The TPR will only come into force if the UK leaves the EU in a no-deal Brexit scenario. EEA UCITS and EEA AIFMs who act as manager to EEA AIFs who wish to avail of the TPR must opt in to the TPR by notifying the FCA. Notifications must be made by submitting the TPR Form using the FCA's Connect system before the notification window closes.
The FCA has decided to extend the notification window for the TPR from the end of 28 March 2019 until the end of 11 April 2019. This is as a consequence of the agreement between the EU Council and the UK Government on a delay to the process of the UK's withdrawal from the EU. This means that any fund managers who have not submitted a TPR notification now have until 11 April 2019 to do so. If a fund manager has already submitted a TPR notification and wants to update that notification, the fund manager should notify the FCA about their intention to do so by the end of 2 April 2019.

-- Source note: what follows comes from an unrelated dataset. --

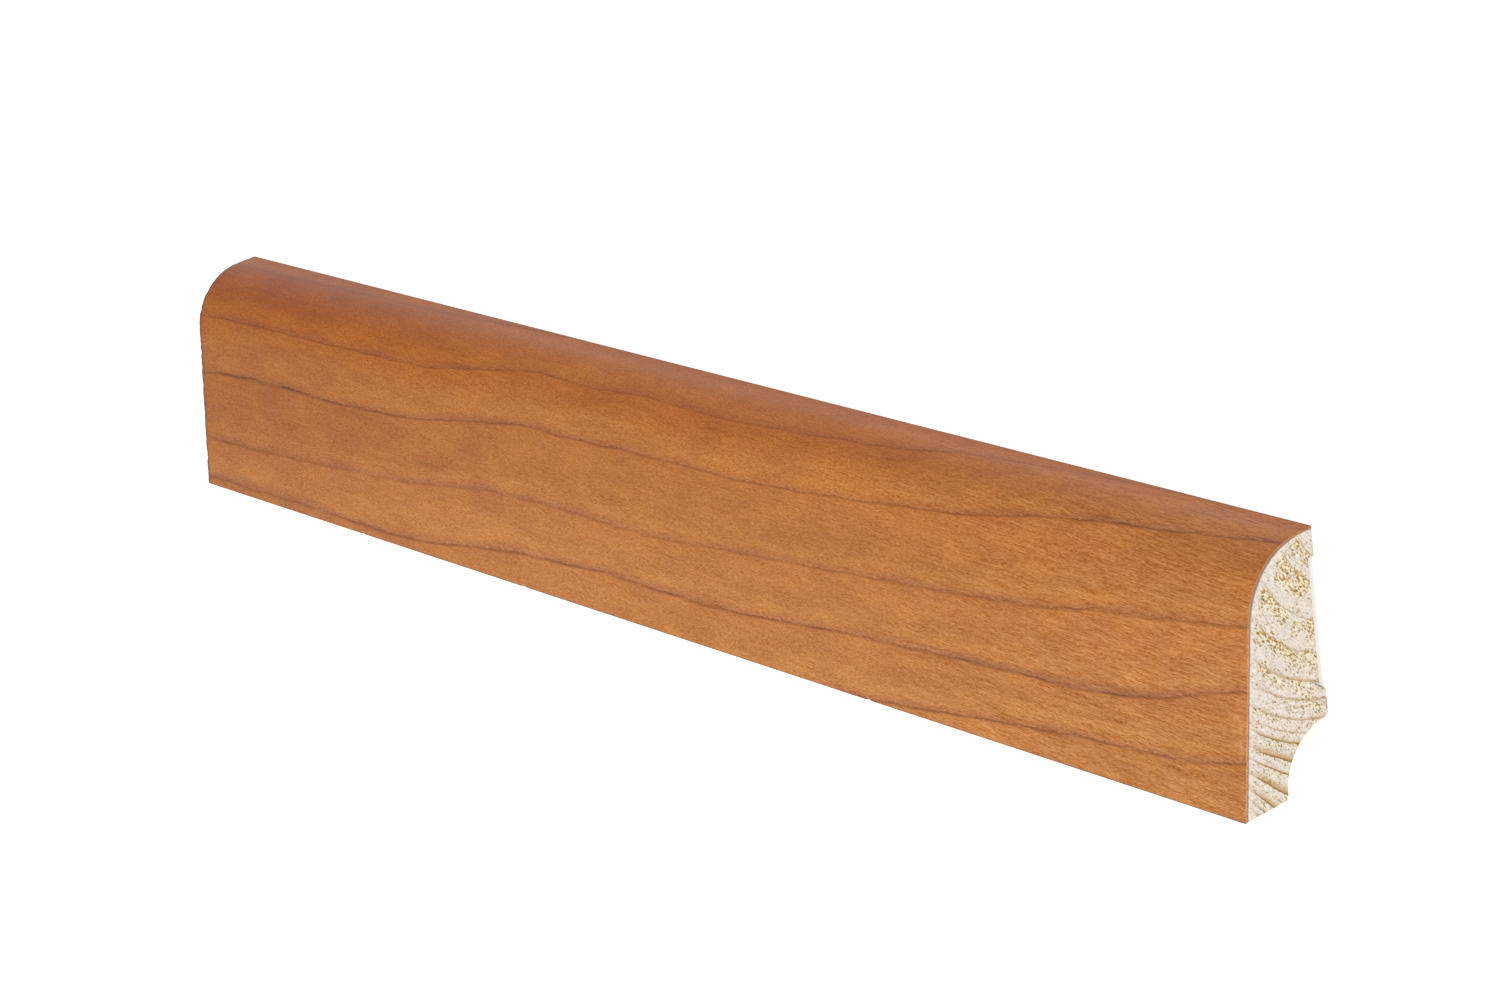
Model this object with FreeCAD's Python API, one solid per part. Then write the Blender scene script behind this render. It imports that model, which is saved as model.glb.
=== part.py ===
import FreeCAD, Part
import math
import os

# A length of veneered skirting board, sawn square at both ends and lying on its back.
# X runs along the length, Y up the board from its foot to its top edge, Z out from the wall.
# The back of the lip and of the rib lie on Z = 0, and the origin is the middle of the footprint.
# Everything is in millimetres, with angles in degrees.

# Overall sizes
board_length = 388.0
board_height = 58.0
board_thickness = 28.3

# Face: it runs straight from the foot's front edge up to a large round nose, then along a flat top
nose_radius = 16.5
top_flat_depth = 5.5
veneer_thickness = 0.6

# Back: a lip at the top hooks over a wall clip that sits in a shallow recess
lip_height = 6.8
recess_depth = 1.9

# Rib: it bears on the wall between the recess and the cable channel
rib_height = 7.4
rib_shoulder_angle = 60.0
rib_corner_radius = 1.2
rib_underside_flat = 0.3

# Cable channel: a quarter-round hollow between the rib and the foot
channel_radius = 12.9
foot_wall_flat = 0.15
foot_corner_radius = 1.1

# Heights and depths that follow from the sizes above
foot_back_depth = rib_corner_radius + rib_underside_flat + channel_radius
rib_underside_height = foot_corner_radius + foot_wall_flat + channel_radius
rib_shoulder_height = rib_underside_height + rib_height
lip_underside_height = board_height - lip_height


def face_lean():
    """Angle in radians between the face and the wall: the face is the line from the foot's front
    edge that just touches the nose circle."""
    rise = board_height - nose_radius
    setback = board_thickness - top_flat_depth
    to_nose_centre = math.atan2(setback, rise)
    return to_nose_centre - math.asin(nose_radius / math.hypot(rise, setback))


def face_corners(depth):
    """Corners (y, z, radius) of the face at a depth below its show surface, from the foot to the
    wall. The middle one is where the face meets the top, rounded by the nose."""
    lean = face_lean()
    foot_z = board_thickness - depth / math.cos(lean)
    top_y = board_height - depth
    nose_z = foot_z - top_y * math.tan(lean)
    return [(0.0, foot_z, 0.0), (top_y, nose_z, nose_radius - depth), (top_y, 0.0, 0.0)]


def back_corners():
    """Corners (y, z, radius) of the back, from the lip down to the foot."""
    shoulder_run = recess_depth / math.tan(math.radians(rib_shoulder_angle))
    return [
        (lip_underside_height, 0.0, 0.0),
        (lip_underside_height, recess_depth, 0.0),
        (rib_shoulder_height, recess_depth, 0.0),
        (rib_shoulder_height - shoulder_run, 0.0, rib_corner_radius),
        (rib_underside_height, 0.0, rib_corner_radius),
        (rib_underside_height, foot_back_depth, channel_radius),
        (0.0, foot_back_depth, foot_corner_radius),
    ]


def rounded_outline(corners):
    """Closed wire in the YZ plane through the corners, with each given radius as a tangent arc."""
    points = [FreeCAD.Vector(-board_length / 2, y - board_height / 2, z) for y, z, radius in corners]
    count = len(points)
    bends = []
    for index, (y, z, radius) in enumerate(corners):
        corner = points[index]
        back = (points[index - 1] - corner).normalize()
        ahead = (points[(index + 1) % count] - corner).normalize()
        if radius == 0:
            bends.append([corner])
            continue
        half_angle = back.getAngle(ahead) / 2
        bisector = (back + ahead).normalize()
        reach = radius / math.tan(half_angle)
        crown = corner + bisector * (radius / math.sin(half_angle) - radius)
        bends.append([corner + back * reach, crown, corner + ahead * reach])
    edges = []
    for index, bend in enumerate(bends):
        if len(bend) == 3:
            edges.append(Part.Arc(*bend).toShape())
        edges.append(Part.LineSegment(bend[-1], bends[(index + 1) % count][0]).toShape())
    return Part.Wire(edges)


def moulding(corners):
    """Solid of a section carried straight along the whole board."""
    return Part.Face(rounded_outline(corners)).extrude(FreeCAD.Vector(board_length, 0, 0))


def softwood_core():
    """Planed softwood strip: it has every form of the back, and its face lies under the veneer."""
    return moulding(face_corners(veneer_thickness) + back_corners())


def cherry_veneer():
    """Veneer sheet pressed over the face, the nose and the top, flush with the foot and the back."""
    return moulding(face_corners(0.0) + face_corners(veneer_thickness)[::-1])


pieces = {"softwood_core": softwood_core(), "cherry_veneer": cherry_veneer()}

os.makedirs("parts", exist_ok=True)
for name, piece in pieces.items():
    piece.exportStep("parts/" + name + ".step")
    print(name, "valid", piece.isValid(), "volume", round(piece.Volume / 1000, 2), "cm3")
print("face leans back", round(math.degrees(face_lean()), 2), "degrees")
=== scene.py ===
# %% [markdown]
# # A veneered skirting board
# This lesson dresses a sawn length of skirting: a pale softwood strip with a sheet of lacquered
# cherry veneer pressed over its face, round its nose and along its top. Both pieces are surfaces
# worked out with numpy, and their wood is a pattern that follows growth rings drawn in millimetres.

# %% The tools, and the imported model
import bpy
import math
import numpy as np
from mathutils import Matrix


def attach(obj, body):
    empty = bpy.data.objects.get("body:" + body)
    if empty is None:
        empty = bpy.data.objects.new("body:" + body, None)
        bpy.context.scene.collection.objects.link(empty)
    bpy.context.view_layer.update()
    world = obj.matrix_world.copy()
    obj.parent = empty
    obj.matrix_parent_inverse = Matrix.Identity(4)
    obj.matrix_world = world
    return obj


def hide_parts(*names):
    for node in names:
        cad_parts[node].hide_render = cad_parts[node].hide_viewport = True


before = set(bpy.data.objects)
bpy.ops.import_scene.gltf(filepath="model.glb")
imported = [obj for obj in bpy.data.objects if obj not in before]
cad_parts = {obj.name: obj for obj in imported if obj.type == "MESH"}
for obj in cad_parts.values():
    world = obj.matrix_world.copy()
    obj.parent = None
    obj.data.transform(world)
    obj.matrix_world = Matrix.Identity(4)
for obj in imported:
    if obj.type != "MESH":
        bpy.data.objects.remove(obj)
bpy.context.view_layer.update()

# %% [markdown]
# ## The sizes of the section
# A moulding is drawn as one section and carried along its length. These are the sizes of that
# section in millimetres. The board lies on its back: X runs along it, Y from the foot to the top
# edge, and Z out from the wall, so the show face looks up.

# %% Sizes in millimetres
MM = 0.001
board_length = 388.0
board_height = 58.0
board_thickness = 28.3
nose_radius = 16.5
top_flat_depth = 5.5
veneer_thickness = 0.6
lip_height = 6.8
recess_depth = 1.9
rib_height = 7.4
rib_shoulder_angle = 60.0
rib_corner_radius = 1.2
rib_underside_flat = 0.3
channel_radius = 12.9
foot_wall_flat = 0.15
foot_corner_radius = 1.1
half_length = board_length / 2
print(f"board {board_length:.0f} x {board_height:.0f} x {board_thickness} mm")

# %% [markdown]
# ## The show side, measured along the skin
# The veneer was one flat sheet before it was pressed round the board, so its grain is easiest to
# place by the distance up the sheet: from the foot up the leaning face, round the nose and back
# along the top. One function turns that distance into a point of the section. Over the last few
# millimetres at the foot, the level reach, the depth turns level with the floor.

# %% Distances up the skin
nose_centre = np.array([board_height - nose_radius, top_flat_depth])
setback = board_thickness - top_flat_depth
rise = board_height - nose_radius
lean = math.atan2(setback, rise) - math.asin(nose_radius / math.hypot(rise, setback))
face_length = math.sqrt(rise**2 + setback**2 - nose_radius**2)
nose_length = nose_radius * (math.pi / 2 - lean)
skin_length = face_length + nose_length + top_flat_depth
level_reach = 3.0
print(f"face {face_length:.1f} mm, nose {nose_length:.1f} mm, top {top_flat_depth:.1f} mm")


def skin_point(up, depth):
    """Section point (y, z) at a distance up the skin and a depth below it, both arrays in mm.

    The face is a straight line, the nose an arc about its centre and the top a straight line.
    The depth is taken at a right angle to the skin, except over the level reach at the foot, where
    it turns level so that the sheet ends flush with the floor."""
    up, depth = up[..., None], depth[..., None]
    turn = lean + np.clip((up - face_length) / nose_radius, 0, math.pi / 2 - lean)
    normal = np.concatenate([np.sin(turn), np.cos(turn)], axis=-1)
    up_the_face = np.array([math.cos(lean), -math.sin(lean)])
    on_face = np.array([0.0, board_thickness]) + up * up_the_face
    past_nose = np.maximum(up - face_length - nose_length, 0) * np.array([0.0, -1.0])
    on_nose = nose_centre + nose_radius * normal + past_nose
    outer = np.where(up < face_length, on_face, on_nose)
    level = np.clip(1 - up / level_reach, 0, 1) * math.tan(lean)
    return outer - depth * (normal - level * up_the_face)


# %% [markdown]
# ## A block from one function
# Both pieces are blocks bent into shape. Three parameters fill the block, and its skin is six
# grids of two parameters each. Counting the points that two grids share only once closes every
# seam, and the order of each quad's corners makes all faces look outwards. A bevelled and bent box
# would do for the shape, but here each point still knows its place in the wood.

# %% The skin of a block
def block_skin(a, b, c):
    """Quads, side numbers and the three parameters of each vertex, for the skin of a block.

    A side holds one parameter at its first or last value, and its quads join the neighbours in
    the other two. Points shared by two sides have one number."""
    steps = np.meshgrid(np.arange(len(a)), np.arange(len(b)), np.arange(len(c)), indexing="ij")
    on_skin = np.zeros(steps[0].shape, bool)
    for step, values in zip(steps, (a, b, c)):
        on_skin |= (step == 0) | (step == len(values) - 1)
    number = np.full(on_skin.shape, -1)
    number[on_skin] = np.arange(on_skin.sum())
    params = [values[step[on_skin]] for step, values in zip(steps, (a, b, c))]
    sides = (number[0], number[-1], number[:, 0], number[:, -1], number[:, :, 0], number[:, :, -1])
    quads = []
    for side, keep in zip(sides, (False, True, True, False, False, True)):
        corners = (side[:-1, :-1], side[1:, :-1], side[1:, 1:], side[:-1, 1:])
        quad = np.stack(corners, axis=-1).reshape(-1, 4)
        quads.append(quad if keep else quad[:, ::-1])
    side_number = np.repeat(np.arange(6), [len(quad) for quad in quads])
    return np.concatenate(quads), side_number, params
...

The TPR also allows EEA firms which currently passport into the UK to continue business for a temporary period while they seek full FCA authorisation, again in the event of a no-deal Brexit.

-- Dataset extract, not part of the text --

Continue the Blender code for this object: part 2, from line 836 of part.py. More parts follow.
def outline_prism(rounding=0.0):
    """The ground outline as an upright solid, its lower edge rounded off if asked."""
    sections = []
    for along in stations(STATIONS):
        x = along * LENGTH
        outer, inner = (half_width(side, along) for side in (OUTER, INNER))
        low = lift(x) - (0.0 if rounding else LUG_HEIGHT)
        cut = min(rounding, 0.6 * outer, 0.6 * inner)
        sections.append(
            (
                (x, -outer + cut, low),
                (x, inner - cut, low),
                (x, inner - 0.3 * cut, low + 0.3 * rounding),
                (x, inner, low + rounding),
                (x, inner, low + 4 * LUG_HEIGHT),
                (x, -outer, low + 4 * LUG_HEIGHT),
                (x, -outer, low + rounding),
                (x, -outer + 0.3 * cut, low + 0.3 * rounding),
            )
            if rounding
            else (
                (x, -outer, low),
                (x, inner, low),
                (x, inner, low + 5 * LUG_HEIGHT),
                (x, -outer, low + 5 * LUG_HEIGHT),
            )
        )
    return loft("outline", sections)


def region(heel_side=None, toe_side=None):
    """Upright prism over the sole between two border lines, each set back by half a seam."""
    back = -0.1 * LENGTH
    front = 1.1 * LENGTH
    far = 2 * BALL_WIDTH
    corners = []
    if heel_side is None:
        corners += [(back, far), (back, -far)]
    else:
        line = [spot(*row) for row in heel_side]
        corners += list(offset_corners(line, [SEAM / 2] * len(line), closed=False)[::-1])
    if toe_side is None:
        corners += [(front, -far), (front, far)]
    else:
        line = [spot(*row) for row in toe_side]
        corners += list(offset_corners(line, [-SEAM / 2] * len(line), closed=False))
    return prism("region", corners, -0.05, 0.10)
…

Anti- Money Laundering considerations
A no-deal Brexit will likely trigger a change in designation of the UK from EU member state to third country for AML purposes.
The Central Bank Brexit FAQ notes (among other things) that differences can arise between national AML legislative frameworks, and that minor differences may already exist between the UK and Ireland’s national AML legislative frameworks. Post-Brexit, such differences may be accentuated in certain circumstances and firms authorised in one jurisdiction need to be aware of any differences that may exist in another jurisdiction’s AML legislative framework if they plan on providing services in that other jurisdiction.
As part of Brexit contingency planning, clients may be considering impacts on contractual arrangements with UK parties, including Brexit clauses, jurisdiction clauses, governing law clauses and change of law clauses.